Several modern pitchers worth honorable mention include Mariano Rivera — the greatest reliever in baseball history with 652 career saves and a unanimous Hall of Fame induction in 2019 — though most “greatest pitcher” rankings focus on starters because of the workload disparity. Roy Halladay won two Cy Young Awards, threw a perfect game and a playoff no-hitter, and posted 203 career wins before retiring at 36. Tom Glavine won two Cy Young Awards and 305 career games. John Smoltz is the only pitcher in MLB history with 200 career wins and 150 career saves. Mike Mussina won 270 career games and was elected to the Hall of Fame in 2019.
For continuously updated pitching statistics, complete career records, and historical context for every player ever to throw a pitch in MLB, Baseball-Reference’s career wins leaderboard is the authoritative source — they maintain comprehensive records for every pitcher with full WAR, ERA+, and FIP context. For year-by-year Cy Young Award analysis and historical pitcher rankings with advanced statistics, FanGraphs publishes the most rigorous modern pitcher evaluation tools.

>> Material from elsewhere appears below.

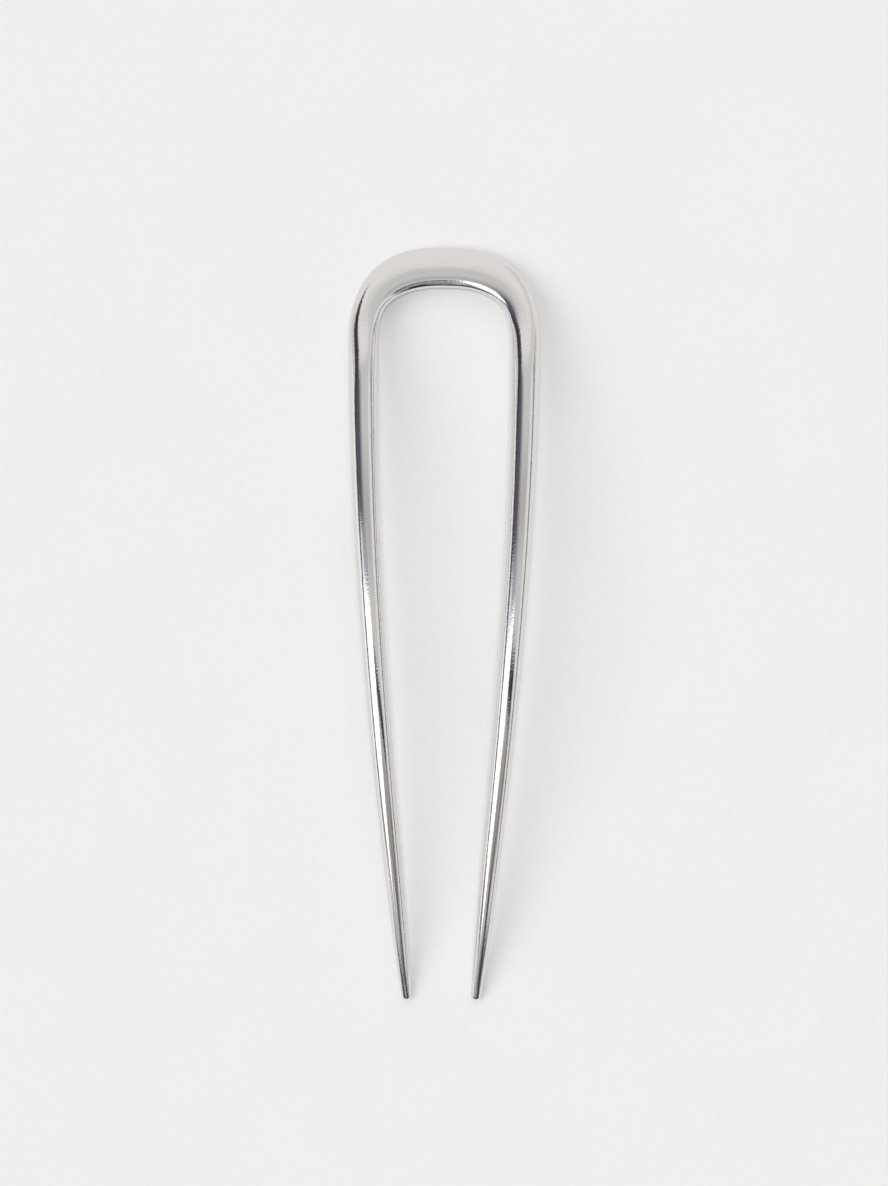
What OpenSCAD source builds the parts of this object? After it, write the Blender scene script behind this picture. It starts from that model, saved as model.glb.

The honest summary on greatest pitchers of all time: the top three (Young, Johnson, Clemens) are essentially uncontested at the very top of statistical rankings. After that, the order depends on how you weigh peak excellence vs. career longevity, dead-ball era stats vs. modern stats, and whether you penalize Clemens for PED allegations. The 20-pitcher list above represents the consensus across Bill James’s historical rankings, Baseball-Reference WAR, FanGraphs WAR, Hall of Fame voting percentages, and Cy Young Award totals. What’s not in doubt: pitching is the most position-specialized role in baseball, and the all-time greats at the position have produced statistics so far above the league average that some of their records — Young’s wins, Johnson’s shutouts, Nolan Ryan’s 5,714 strikeouts — will never be broken.